Provided entries:
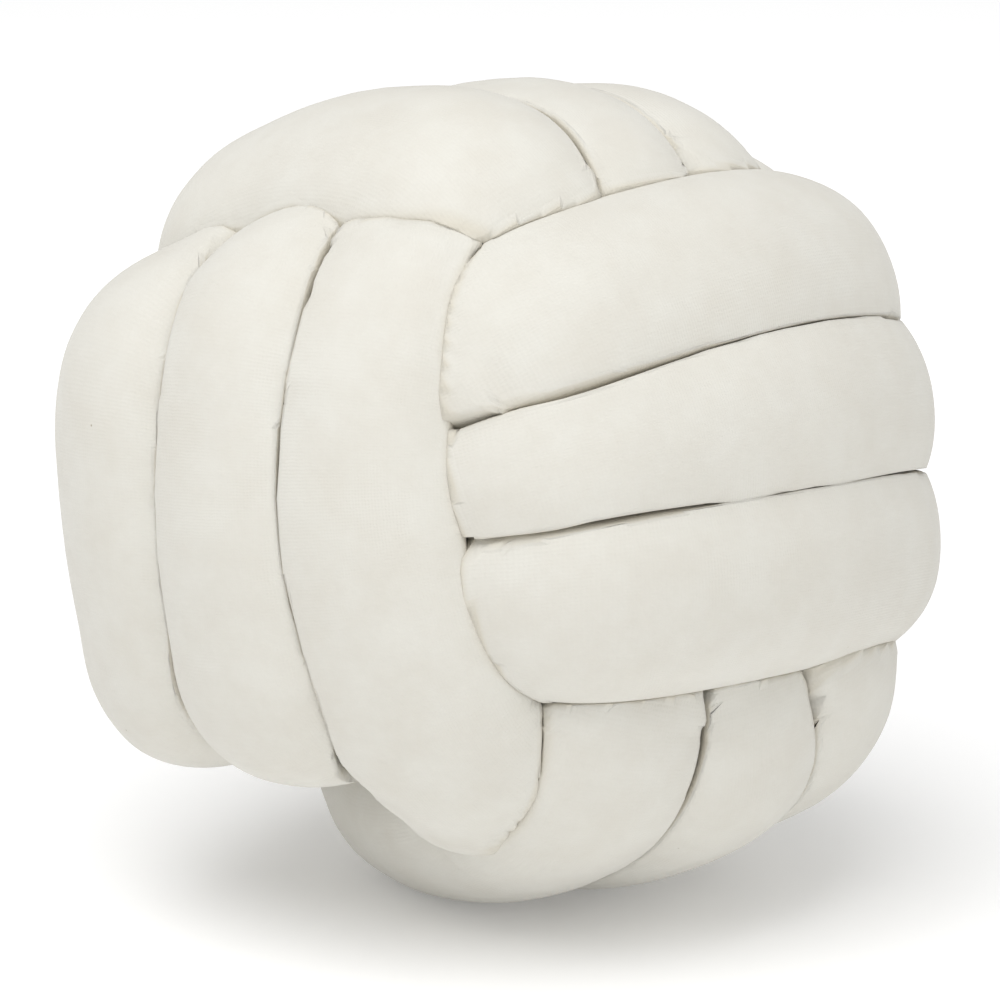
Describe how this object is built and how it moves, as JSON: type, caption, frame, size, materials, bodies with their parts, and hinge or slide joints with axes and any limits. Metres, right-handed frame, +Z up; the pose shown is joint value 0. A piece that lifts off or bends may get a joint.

---

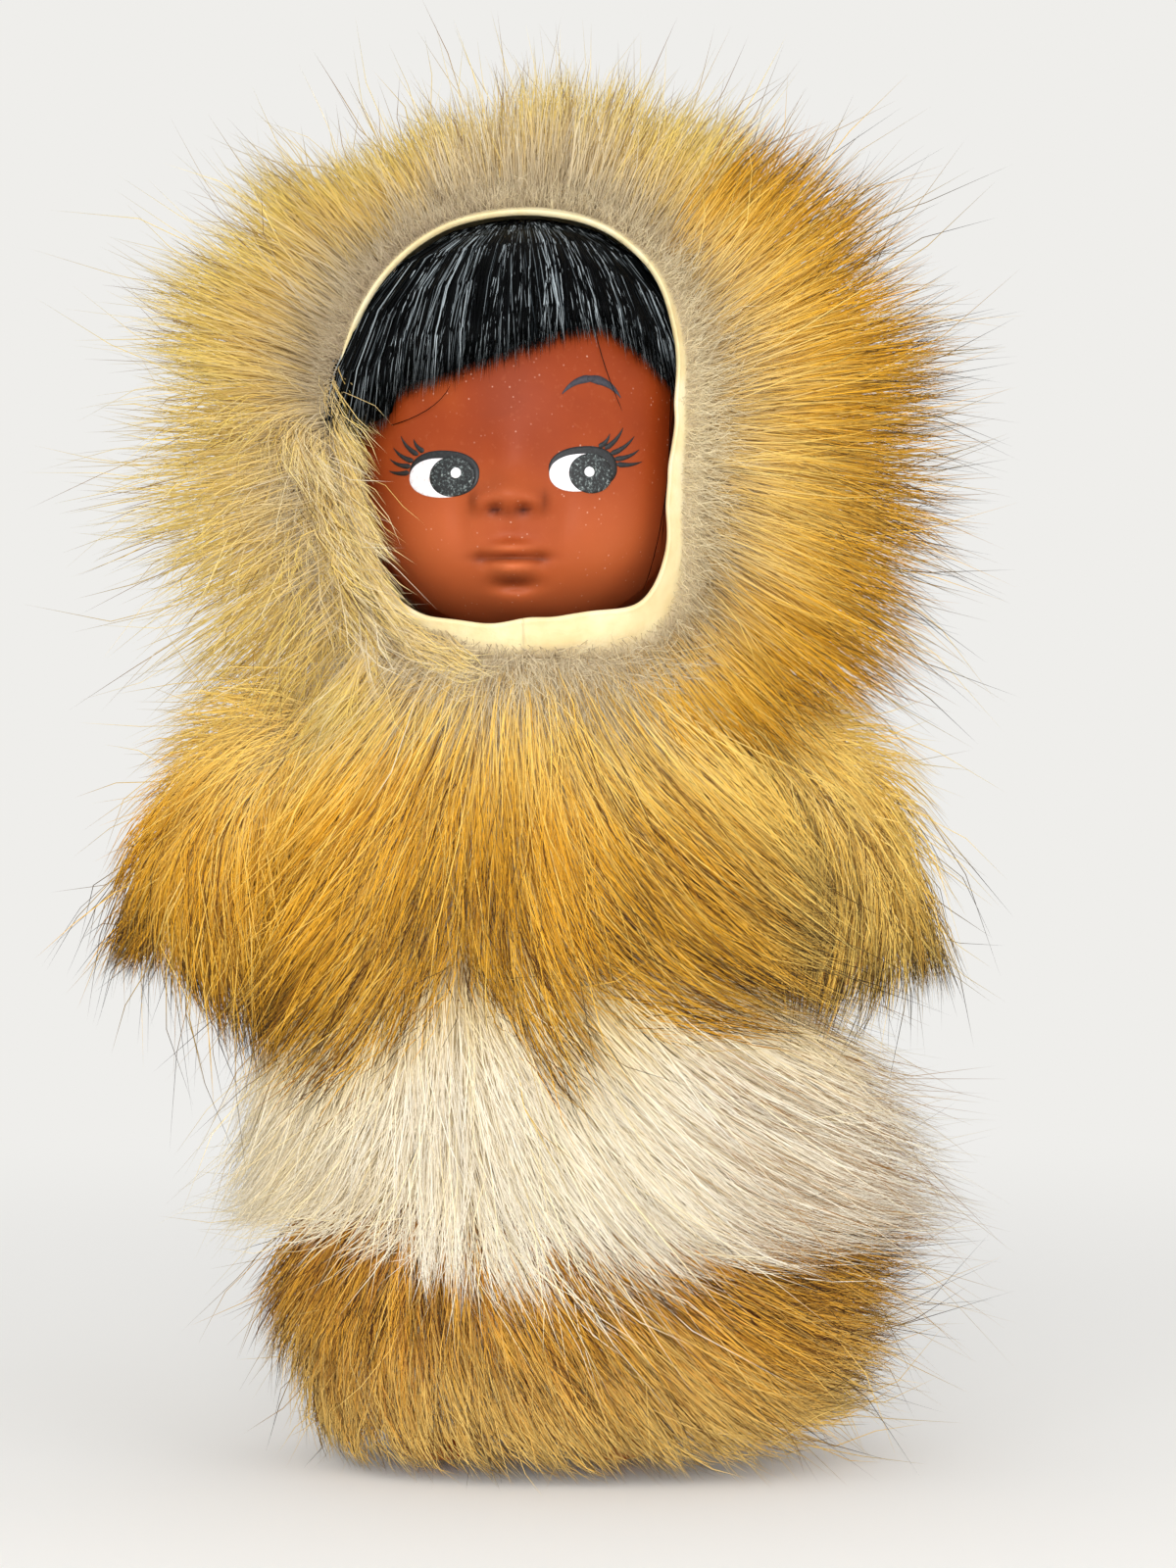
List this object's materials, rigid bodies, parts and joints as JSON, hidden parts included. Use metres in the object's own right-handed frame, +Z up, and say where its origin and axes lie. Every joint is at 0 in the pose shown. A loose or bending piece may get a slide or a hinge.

--

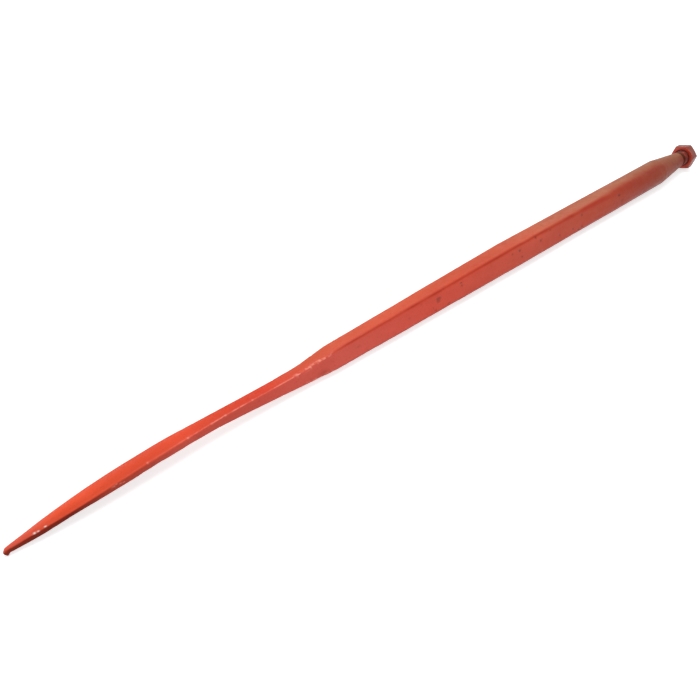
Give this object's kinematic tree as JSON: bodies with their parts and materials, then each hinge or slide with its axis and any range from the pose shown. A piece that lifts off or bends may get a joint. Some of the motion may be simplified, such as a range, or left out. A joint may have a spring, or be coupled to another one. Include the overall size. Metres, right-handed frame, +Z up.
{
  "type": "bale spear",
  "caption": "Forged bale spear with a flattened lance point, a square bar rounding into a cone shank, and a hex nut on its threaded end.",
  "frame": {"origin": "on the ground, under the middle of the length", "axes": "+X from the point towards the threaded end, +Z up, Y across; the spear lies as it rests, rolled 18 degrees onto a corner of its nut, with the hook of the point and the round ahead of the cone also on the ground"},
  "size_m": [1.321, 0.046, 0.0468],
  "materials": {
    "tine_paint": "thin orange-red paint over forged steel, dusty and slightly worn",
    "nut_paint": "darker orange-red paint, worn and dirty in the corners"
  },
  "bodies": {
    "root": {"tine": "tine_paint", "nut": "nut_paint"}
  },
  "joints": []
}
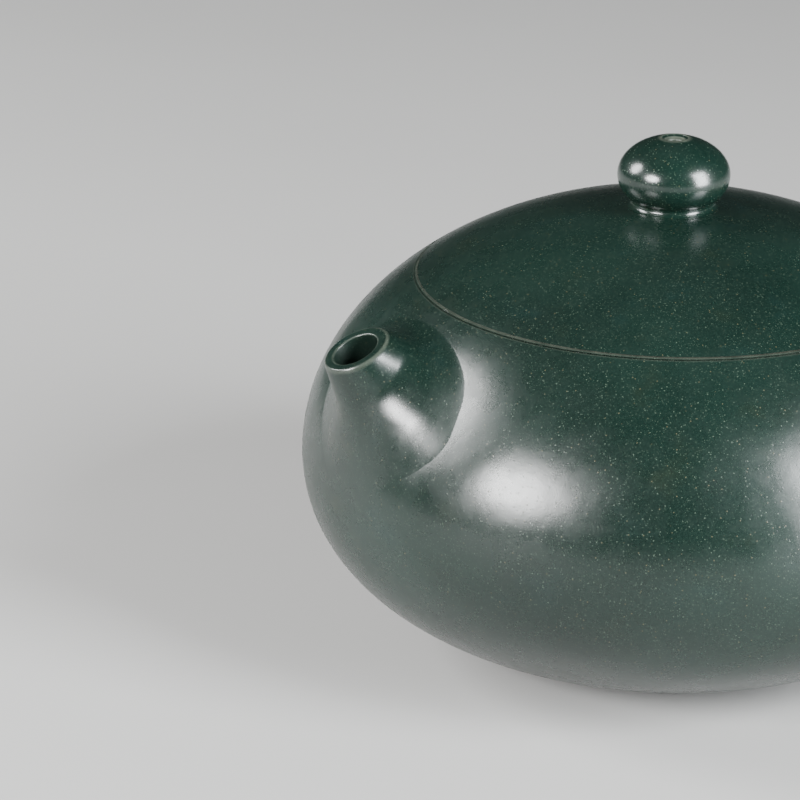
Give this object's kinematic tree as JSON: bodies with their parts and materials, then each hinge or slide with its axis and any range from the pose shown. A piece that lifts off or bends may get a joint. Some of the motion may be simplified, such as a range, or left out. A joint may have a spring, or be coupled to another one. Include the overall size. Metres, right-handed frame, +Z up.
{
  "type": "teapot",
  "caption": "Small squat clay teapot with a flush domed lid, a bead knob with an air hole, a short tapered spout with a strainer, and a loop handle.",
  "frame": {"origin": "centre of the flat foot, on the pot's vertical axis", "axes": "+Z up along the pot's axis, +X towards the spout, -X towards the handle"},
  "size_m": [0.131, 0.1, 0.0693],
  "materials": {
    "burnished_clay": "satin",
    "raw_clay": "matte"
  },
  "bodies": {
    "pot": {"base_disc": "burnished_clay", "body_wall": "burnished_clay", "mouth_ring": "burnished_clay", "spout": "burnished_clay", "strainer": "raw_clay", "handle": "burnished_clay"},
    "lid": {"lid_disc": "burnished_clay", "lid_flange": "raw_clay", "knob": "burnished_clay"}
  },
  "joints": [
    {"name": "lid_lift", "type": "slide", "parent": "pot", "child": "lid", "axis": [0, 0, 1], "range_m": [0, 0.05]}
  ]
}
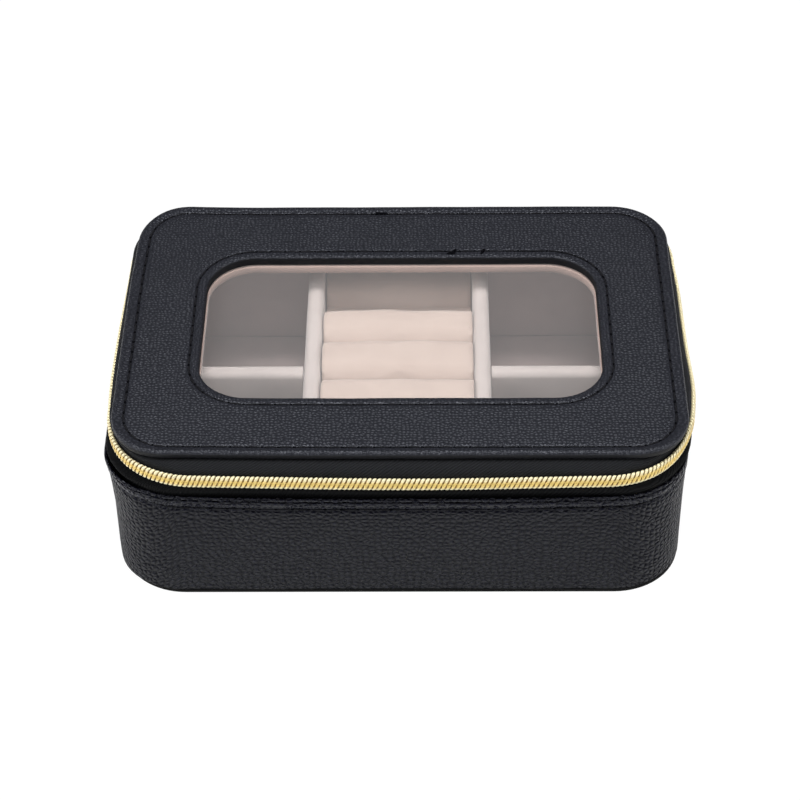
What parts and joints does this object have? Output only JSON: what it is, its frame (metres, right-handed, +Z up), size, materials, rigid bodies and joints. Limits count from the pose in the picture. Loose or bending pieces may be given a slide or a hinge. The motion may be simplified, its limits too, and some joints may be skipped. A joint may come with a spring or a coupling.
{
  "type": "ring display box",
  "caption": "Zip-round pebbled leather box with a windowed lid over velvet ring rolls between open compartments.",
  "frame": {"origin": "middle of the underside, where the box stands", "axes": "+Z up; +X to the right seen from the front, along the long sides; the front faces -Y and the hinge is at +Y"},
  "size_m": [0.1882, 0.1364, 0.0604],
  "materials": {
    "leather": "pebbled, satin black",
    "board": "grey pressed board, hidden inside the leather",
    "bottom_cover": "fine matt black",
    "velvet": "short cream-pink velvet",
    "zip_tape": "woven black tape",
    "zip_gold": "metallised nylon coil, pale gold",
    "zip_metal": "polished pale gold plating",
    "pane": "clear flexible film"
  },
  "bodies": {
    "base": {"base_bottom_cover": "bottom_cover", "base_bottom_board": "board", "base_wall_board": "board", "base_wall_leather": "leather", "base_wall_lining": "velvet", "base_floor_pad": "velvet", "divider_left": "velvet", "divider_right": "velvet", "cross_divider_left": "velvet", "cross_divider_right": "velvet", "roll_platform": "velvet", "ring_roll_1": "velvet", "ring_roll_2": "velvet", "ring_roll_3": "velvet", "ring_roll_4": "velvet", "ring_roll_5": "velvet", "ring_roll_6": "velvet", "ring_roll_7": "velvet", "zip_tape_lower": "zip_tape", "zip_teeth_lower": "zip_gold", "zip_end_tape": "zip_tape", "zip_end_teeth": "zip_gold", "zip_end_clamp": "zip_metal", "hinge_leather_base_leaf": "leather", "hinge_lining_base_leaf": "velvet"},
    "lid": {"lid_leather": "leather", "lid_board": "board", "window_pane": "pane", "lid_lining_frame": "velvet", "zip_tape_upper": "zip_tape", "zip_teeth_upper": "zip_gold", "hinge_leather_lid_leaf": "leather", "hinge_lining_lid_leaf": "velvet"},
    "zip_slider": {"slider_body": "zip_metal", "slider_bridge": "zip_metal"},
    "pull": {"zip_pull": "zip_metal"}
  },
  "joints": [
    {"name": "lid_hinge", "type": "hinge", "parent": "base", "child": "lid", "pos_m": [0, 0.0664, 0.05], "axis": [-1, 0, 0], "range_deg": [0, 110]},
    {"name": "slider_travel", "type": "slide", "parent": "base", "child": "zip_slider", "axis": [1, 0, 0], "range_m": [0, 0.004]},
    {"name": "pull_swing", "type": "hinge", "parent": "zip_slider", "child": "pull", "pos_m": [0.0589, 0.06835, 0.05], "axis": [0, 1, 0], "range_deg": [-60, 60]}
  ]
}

What needs to be done:
Show all lines above holding "rigid".

Output:
List this object's materials, rigid bodies, parts and joints as JSON, hidden parts included. Use metres in the object's own right-handed frame, +Z up, and say where its origin and axes lie. Every joint is at 0 in the pose shown. A loose or bending piece may get a slide or a hinge.
What parts and joints does this object have? Output only JSON: what it is, its frame (metres, right-handed, +Z up), size, materials, rigid bodies and joints. Limits count from the pose in the picture. Loose or bending pieces may be given a slide or a hinge. The motion may be simplified, its limits too, and some joints may be skipped. A joint may come with a spring or a coupling.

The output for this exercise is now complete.